I remember as a kid that nearly every single classroom would have some variation of a cheesy laminated poster that would invariably have a slogan about Attitude!  Attitude is everything!  It's all about Attitude!  Have a Positive Attitude Today!

And because as a kid I so very often prided myself on being, as they say, too cool for school, I always found them embarrassing and dumb.  For no particular reason, of course - it's just that I was a kid and found most everything that could be put into cheerful poster form at school to be terribly cheesy.  Attitude schmattitude.  Bo-ring.

It's very strange how in some ways, kids are the big cynics and adults are the big open-hearted softies, and it others it's exactly the opposite.  Understanding, valuing, and respecting the massive importance and power of a positive attitude is something I have only come to understand as an adult.  It's also only as an adult how much I've come to understand that attitude is 100% a choice.  It's not always an easy choice, especially when your mind is in a continual habit of having a negative attitude or simply not exercising any power of altering your attitude, but it is a choice, every single damn time.

One of the many benefits of yoga is that as you practice watching your thoughts and detaching yourself from identifying solely with your thoughts and emotions (which change with the breeze), you start to gain an understanding of that choice.  With practice, it gets easier and easier.

It's a continual challenge for me, and some days go better than others, but I always appreciate reminders that it truly is all about attitude - attitude is everything.

I'll close with a quote from one of the many birth stories that has been reminding me of this fact.  In anticipation of the newest members of my family being born soon (but not soon enough for me!), I've been reading bits and pieces of the birth stories at the beginning of Ina May Gaskin's masterpiece, Spiritual Midwifery.

It's amazing for so many reasons - for one, the hippie lingo of the era is truly something to behold - but one of the most common threads I find in these stories and in the philosophies Gaskin and her team of midwives espouse, is that you can choose to have a good experience or a bad experience.  You can choose to identify as pain or sensation.  The mind is more profoundly powerful than any of us know, and so many of these stories are proof of that.  Obviously they deal exclusively with childbirth, but if they can apply these principles to childbirth - how much more easily can we apply the lesson to every other trial and tribulation life throws our way?

This is an excerpt from a woman named Linda's birth story, "Rear Entry," describing the first breech birth performed at The Farm (as opposed to the local hospital).  Dr.
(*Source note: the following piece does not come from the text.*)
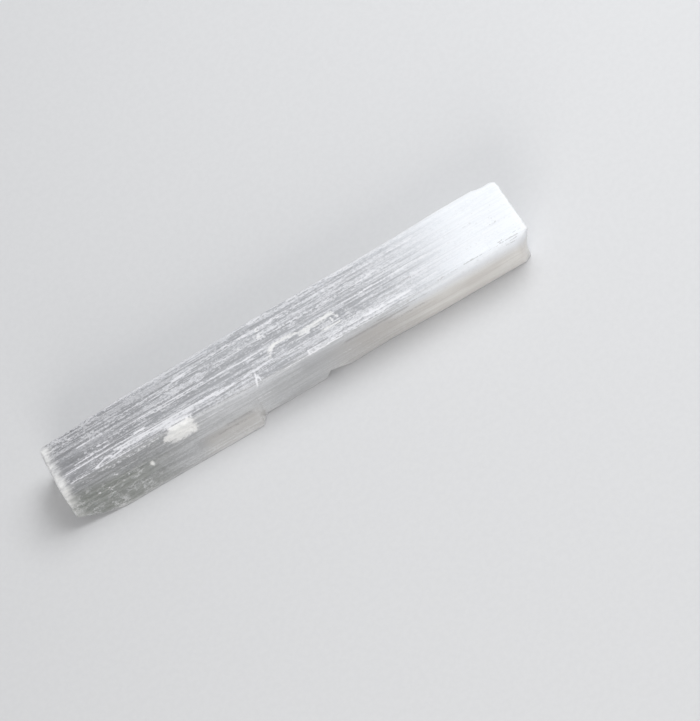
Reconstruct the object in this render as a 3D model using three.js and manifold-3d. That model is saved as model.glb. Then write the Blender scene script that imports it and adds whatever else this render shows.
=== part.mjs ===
// Selenite crystal blade: one cleaved stick of fibrous gypsum, lying on its flat underside.
//
// Millimetres, +Z up. The fibres run along X. The origin is the middle of the underside.
// The blade is a prism whose section changes along its length: the lower front edge flares out on
// the left half, where a thick splinter is still attached, and ends in a step where it broke off.

import * as THREE from 'three';
import { mergeVertices } from 'three/addons/utils/BufferGeometryUtils.js';
import Module from 'manifold-3d';

// ---- Driving dimensions ----

const LENGTH = 130;
const WIDTH = 21.2;
const HEIGHT = 13.5;
const END = LENGTH / 2;
const SIDE = WIDTH / 2;

// The four long edges, each as [x, y] along the blade. Straight between the points.
const BACK_TOP_EDGE = [
  [-END, SIDE - 4],
  [-END + 0.6, SIDE - 2.6],
  [-END + 1.6, SIDE - 2],
  [-53.2, SIDE - 1.8],
  [-52.6, SIDE - 1.4],
  [-43.2, SIDE - 1.2],
  [-42.6, SIDE - 0.95],
  [-15, SIDE - 0.6],
  [0, SIDE - 0.25],
  [18, SIDE - 0.45],
  [42, SIDE - 0.25],
  [47, SIDE],
  [58, SIDE],
  [59.5, SIDE - 0.5],
  [END - 1.5, SIDE - 0.6],
  [END, SIDE - 1.3],
];
const BACK_FOOT_EDGE = [
  [-END, SIDE - 3.4],
  [-END + 1.6, SIDE - 2.2],
  [-20, SIDE - 1.1],
  [10, SIDE - 0.7],
  [40, SIDE - 1.3],
  [END, SIDE - 1.6],
];
const RIDGE = [
  [-END, -SIDE + 5.2],
  [-40, -SIDE + 4.9],
  [-15, -SIDE + 4.1],
  [20, -SIDE + 3.3],
  [END, -SIDE + 2.7],
];
const FRONT_FOOT_EDGE = [
  [-END, -SIDE + 0.6],
  [-51, -SIDE],
  [-14.2, -SIDE + 0.1],
  [-12.4, -SIDE + 2.6],
  [4, -SIDE + 2.9],
  [23, -SIDE + 3.5],
  [38, -SIDE + 3.2],
  [END, -SIDE + 3.4],
];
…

Williams, local OB and great partner to the midwives at The Farm, was skeptical about the possibility of a drug-free breech and was attending the birth to be on hand in case of emergency.  Here, Linda is talking about the pressure she felt leading up to the birth.

"I got emotional and teary again, and later Ina May and Margaret came over and said they wanted to know where I was at, because both times Ina May had seen me I had been upset and crying.  Ina May said that The Farm women had a really good reputation with the local hospital because of how they had their babies, and if I started blubbering at everything, how was I going to have a baby without anesthesia?  I realized right then that I had to stop being self-indulgent and straighten up.  I promised them right there that I was going to do it right and they trusted me.  I really believe that any woman has the option to chicken out or not.  I felt like I had made a vow to have a good time at my birthing, and I knew a month ahead of time I was going to have fun.  That left the rest of my pregnancy to look forward to it."

Spoiler alert:  She does indeed have fun.

How amazing is that attitude?  How many people these days do you ever think stop to check themselves and stop being self-indulgent and "straighten up?"  I love it and look at it as a challenge to live up to.